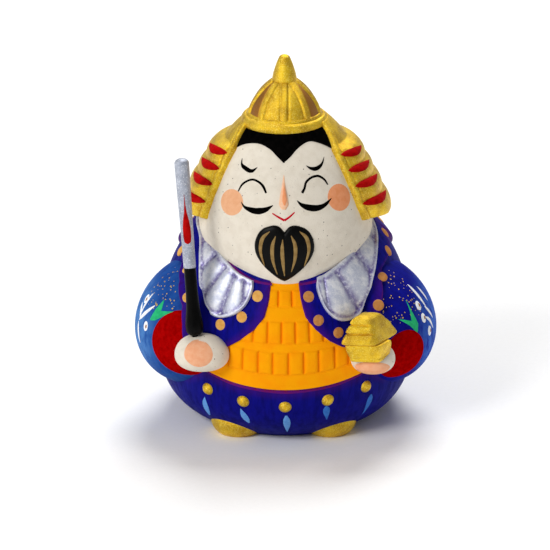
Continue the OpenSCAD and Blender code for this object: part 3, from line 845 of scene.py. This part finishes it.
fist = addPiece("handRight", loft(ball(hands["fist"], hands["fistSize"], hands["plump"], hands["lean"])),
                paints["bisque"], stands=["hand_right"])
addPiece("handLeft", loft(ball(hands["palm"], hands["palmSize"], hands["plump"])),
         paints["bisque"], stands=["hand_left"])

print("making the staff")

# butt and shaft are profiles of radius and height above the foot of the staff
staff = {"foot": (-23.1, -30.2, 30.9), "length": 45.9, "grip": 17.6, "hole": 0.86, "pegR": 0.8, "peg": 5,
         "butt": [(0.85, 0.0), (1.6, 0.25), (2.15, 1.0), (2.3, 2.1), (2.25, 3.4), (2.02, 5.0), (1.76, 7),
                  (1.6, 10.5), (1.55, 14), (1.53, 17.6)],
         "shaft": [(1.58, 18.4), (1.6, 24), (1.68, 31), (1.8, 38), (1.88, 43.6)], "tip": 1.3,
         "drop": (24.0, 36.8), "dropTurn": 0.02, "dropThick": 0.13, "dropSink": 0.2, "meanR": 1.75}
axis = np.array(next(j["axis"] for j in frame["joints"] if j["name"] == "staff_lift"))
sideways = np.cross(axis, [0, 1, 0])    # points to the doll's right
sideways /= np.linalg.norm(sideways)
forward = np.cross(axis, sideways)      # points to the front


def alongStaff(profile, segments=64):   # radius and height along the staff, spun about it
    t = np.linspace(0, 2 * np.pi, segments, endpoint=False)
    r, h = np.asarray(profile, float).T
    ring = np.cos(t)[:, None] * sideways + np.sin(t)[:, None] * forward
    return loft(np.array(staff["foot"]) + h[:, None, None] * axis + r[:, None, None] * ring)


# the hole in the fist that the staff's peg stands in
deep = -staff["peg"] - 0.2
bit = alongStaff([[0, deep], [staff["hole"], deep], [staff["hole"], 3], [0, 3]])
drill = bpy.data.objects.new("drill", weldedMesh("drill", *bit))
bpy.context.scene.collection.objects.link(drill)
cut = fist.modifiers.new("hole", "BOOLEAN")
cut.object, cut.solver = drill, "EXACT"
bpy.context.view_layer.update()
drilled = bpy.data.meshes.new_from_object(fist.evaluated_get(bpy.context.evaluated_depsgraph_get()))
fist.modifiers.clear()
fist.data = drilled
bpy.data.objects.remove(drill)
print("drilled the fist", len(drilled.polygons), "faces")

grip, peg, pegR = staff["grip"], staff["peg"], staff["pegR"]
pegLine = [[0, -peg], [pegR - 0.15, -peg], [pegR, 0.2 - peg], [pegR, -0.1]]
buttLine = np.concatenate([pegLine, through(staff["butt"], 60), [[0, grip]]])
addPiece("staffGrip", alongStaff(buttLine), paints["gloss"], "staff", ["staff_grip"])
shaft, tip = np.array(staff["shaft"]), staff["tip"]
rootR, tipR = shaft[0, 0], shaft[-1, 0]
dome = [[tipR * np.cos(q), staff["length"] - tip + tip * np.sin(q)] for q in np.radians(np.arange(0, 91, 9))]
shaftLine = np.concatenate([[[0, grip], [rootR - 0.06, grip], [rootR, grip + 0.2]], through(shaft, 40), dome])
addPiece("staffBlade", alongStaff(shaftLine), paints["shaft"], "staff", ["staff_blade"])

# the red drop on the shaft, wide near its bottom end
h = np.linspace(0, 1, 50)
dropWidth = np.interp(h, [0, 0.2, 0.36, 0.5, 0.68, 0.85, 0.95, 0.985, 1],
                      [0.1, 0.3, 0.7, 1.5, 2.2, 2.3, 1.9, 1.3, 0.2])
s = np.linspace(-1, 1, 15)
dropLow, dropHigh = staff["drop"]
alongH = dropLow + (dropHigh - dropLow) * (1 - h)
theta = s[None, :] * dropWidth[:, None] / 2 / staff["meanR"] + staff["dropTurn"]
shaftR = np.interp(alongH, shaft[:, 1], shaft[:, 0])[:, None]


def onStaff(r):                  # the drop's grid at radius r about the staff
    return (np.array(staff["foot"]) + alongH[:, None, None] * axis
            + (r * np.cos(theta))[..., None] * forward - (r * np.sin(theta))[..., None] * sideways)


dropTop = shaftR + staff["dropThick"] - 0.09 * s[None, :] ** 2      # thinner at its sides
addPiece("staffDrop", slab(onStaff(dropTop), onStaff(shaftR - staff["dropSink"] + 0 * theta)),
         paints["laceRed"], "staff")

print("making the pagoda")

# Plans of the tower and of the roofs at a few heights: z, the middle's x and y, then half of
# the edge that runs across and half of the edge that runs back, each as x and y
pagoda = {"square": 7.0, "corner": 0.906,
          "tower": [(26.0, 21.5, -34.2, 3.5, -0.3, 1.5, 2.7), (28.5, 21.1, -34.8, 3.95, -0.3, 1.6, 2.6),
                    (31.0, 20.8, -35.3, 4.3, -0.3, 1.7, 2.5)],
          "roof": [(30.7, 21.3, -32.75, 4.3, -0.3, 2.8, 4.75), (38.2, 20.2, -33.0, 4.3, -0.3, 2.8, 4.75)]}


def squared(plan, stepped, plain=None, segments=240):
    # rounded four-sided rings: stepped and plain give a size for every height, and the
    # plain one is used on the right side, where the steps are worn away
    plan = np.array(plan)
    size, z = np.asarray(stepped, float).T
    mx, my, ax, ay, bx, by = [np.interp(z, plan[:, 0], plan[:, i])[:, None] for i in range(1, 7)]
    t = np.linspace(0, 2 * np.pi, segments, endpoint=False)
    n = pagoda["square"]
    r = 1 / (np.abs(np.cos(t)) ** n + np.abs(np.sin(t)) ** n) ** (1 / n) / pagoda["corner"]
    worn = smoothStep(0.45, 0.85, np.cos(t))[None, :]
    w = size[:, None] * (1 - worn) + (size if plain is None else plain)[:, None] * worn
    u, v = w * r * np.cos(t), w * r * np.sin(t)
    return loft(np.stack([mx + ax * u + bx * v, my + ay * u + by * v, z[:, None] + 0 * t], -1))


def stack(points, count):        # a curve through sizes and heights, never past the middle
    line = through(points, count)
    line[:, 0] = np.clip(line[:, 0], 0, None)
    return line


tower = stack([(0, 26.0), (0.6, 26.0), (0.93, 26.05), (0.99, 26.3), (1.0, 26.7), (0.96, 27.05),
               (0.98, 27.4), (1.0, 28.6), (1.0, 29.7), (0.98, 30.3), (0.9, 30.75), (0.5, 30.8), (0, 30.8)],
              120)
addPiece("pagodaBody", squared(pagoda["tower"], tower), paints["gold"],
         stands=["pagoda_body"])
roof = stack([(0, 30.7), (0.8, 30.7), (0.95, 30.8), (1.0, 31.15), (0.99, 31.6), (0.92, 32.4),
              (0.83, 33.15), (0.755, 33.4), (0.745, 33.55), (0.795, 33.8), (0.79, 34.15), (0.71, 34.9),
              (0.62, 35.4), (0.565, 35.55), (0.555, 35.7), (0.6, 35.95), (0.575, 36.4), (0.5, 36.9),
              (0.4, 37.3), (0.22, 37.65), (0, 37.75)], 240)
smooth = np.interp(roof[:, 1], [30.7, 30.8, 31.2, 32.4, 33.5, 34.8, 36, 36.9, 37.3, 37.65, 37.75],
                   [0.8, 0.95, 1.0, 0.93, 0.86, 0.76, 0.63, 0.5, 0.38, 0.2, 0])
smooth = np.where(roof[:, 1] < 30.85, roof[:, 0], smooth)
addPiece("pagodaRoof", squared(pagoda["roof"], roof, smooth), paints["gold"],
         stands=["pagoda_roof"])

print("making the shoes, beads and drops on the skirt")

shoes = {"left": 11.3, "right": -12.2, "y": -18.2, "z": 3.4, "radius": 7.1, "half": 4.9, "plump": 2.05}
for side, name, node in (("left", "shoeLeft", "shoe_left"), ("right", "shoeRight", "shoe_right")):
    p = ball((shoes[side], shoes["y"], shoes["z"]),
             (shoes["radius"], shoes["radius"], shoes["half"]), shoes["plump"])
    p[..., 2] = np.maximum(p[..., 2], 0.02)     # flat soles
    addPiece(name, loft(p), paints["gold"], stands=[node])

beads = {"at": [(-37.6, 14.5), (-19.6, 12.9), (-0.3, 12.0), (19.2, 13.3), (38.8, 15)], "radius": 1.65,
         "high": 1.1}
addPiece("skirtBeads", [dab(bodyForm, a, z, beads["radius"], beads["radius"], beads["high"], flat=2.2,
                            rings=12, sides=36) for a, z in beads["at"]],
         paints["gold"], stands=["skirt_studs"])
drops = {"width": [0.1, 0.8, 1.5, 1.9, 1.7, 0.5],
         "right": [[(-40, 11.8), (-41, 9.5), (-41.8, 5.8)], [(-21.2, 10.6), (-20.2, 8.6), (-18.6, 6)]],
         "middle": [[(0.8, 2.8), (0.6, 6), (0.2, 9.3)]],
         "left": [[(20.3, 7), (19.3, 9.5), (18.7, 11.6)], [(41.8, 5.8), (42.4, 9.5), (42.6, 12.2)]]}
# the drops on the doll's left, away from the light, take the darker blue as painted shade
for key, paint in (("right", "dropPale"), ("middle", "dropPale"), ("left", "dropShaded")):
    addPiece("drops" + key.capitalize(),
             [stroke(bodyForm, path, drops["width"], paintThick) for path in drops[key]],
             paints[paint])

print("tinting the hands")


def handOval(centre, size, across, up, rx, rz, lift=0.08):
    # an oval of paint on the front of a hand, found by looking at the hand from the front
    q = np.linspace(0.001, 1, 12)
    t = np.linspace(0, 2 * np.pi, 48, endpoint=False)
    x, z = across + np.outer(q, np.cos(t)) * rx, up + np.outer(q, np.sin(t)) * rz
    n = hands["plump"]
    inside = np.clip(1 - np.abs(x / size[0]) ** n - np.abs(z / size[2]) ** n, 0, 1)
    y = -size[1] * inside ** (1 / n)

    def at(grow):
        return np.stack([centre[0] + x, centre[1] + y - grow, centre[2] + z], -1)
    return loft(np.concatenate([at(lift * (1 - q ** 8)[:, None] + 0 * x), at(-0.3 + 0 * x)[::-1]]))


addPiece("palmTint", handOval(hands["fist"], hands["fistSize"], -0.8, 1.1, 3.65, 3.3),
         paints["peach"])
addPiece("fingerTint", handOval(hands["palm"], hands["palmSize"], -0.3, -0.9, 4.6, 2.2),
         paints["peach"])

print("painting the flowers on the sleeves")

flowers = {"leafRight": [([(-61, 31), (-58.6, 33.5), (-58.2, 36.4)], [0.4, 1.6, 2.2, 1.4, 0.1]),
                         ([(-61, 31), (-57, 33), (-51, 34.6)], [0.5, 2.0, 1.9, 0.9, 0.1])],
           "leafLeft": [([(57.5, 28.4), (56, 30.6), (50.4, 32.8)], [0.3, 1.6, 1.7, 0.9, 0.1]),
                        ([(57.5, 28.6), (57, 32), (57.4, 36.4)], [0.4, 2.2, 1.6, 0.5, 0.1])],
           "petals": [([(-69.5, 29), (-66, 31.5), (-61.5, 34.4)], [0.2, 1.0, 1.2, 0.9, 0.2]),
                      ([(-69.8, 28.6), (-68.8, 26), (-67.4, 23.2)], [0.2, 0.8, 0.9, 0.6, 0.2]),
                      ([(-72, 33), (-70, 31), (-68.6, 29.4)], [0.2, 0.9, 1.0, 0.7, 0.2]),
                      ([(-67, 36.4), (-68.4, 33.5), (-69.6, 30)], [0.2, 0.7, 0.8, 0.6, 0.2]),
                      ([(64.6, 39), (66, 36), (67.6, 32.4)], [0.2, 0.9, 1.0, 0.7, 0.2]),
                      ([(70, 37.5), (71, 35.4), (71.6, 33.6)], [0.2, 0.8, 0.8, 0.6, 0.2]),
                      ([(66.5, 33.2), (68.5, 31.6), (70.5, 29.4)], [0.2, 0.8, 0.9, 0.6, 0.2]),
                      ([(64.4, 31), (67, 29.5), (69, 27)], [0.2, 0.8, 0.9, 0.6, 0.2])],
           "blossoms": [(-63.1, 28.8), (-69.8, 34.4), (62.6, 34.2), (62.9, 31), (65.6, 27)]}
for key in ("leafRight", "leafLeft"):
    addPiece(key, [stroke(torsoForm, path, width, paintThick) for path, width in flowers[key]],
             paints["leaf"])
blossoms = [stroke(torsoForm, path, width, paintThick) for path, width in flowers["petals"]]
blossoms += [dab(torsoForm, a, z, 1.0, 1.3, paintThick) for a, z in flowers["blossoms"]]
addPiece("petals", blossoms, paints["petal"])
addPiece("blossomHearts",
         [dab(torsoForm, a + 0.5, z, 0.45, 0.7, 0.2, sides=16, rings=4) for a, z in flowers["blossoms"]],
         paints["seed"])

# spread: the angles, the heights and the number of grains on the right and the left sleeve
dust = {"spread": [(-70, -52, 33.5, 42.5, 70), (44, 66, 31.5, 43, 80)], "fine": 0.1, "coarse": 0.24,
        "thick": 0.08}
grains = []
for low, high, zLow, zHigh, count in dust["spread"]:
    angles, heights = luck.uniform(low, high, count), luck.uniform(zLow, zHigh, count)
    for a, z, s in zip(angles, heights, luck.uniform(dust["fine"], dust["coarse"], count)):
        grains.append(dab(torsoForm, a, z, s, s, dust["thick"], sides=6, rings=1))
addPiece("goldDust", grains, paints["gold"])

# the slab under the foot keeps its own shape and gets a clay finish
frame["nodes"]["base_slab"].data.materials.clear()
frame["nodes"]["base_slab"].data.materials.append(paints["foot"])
══════════════════════════════
*What the task asks*
Repeat, exactly and only, the lines from the beginning of the material through the line that contains "forward = np.cross(axis, sideways)".

*Response to this exercise*
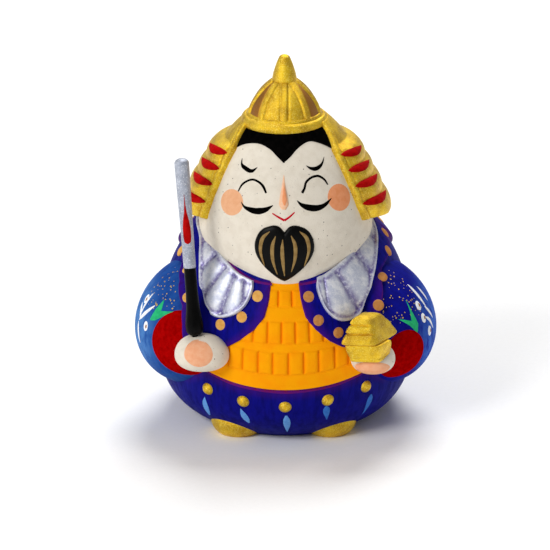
Continue the OpenSCAD and Blender code for this object: part 3, from line 845 of scene.py. This part finishes it.
fist = addPiece("handRight", loft(ball(hands["fist"], hands["fistSize"], hands["plump"], hands["lean"])),
                paints["bisque"], stands=["hand_right"])
addPiece("handLeft", loft(ball(hands["palm"], hands["palmSize"], hands["plump"])),
         paints["bisque"], stands=["hand_left"])

print("making the staff")

# butt and shaft are profiles of radius and height above the foot of the staff
staff = {"foot": (-23.1, -30.2, 30.9), "length": 45.9, "grip": 17.6, "hole": 0.86, "pegR": 0.8, "peg": 5,
         "butt": [(0.85, 0.0), (1.6, 0.25), (2.15, 1.0), (2.3, 2.1), (2.25, 3.4), (2.02, 5.0), (1.76, 7),
                  (1.6, 10.5), (1.55, 14), (1.53, 17.6)],
         "shaft": [(1.58, 18.4), (1.6, 24), (1.68, 31), (1.8, 38), (1.88, 43.6)], "tip": 1.3,
         "drop": (24.0, 36.8), "dropTurn": 0.02, "dropThick": 0.13, "dropSink": 0.2, "meanR": 1.75}
axis = np.array(next(j["axis"] for j in frame["joints"] if j["name"] == "staff_lift"))
sideways = np.cross(axis, [0, 1, 0])    # points to the doll's right
sideways /= np.linalg.norm(sideways)
forward = np.cross(axis, sideways)      # points to the front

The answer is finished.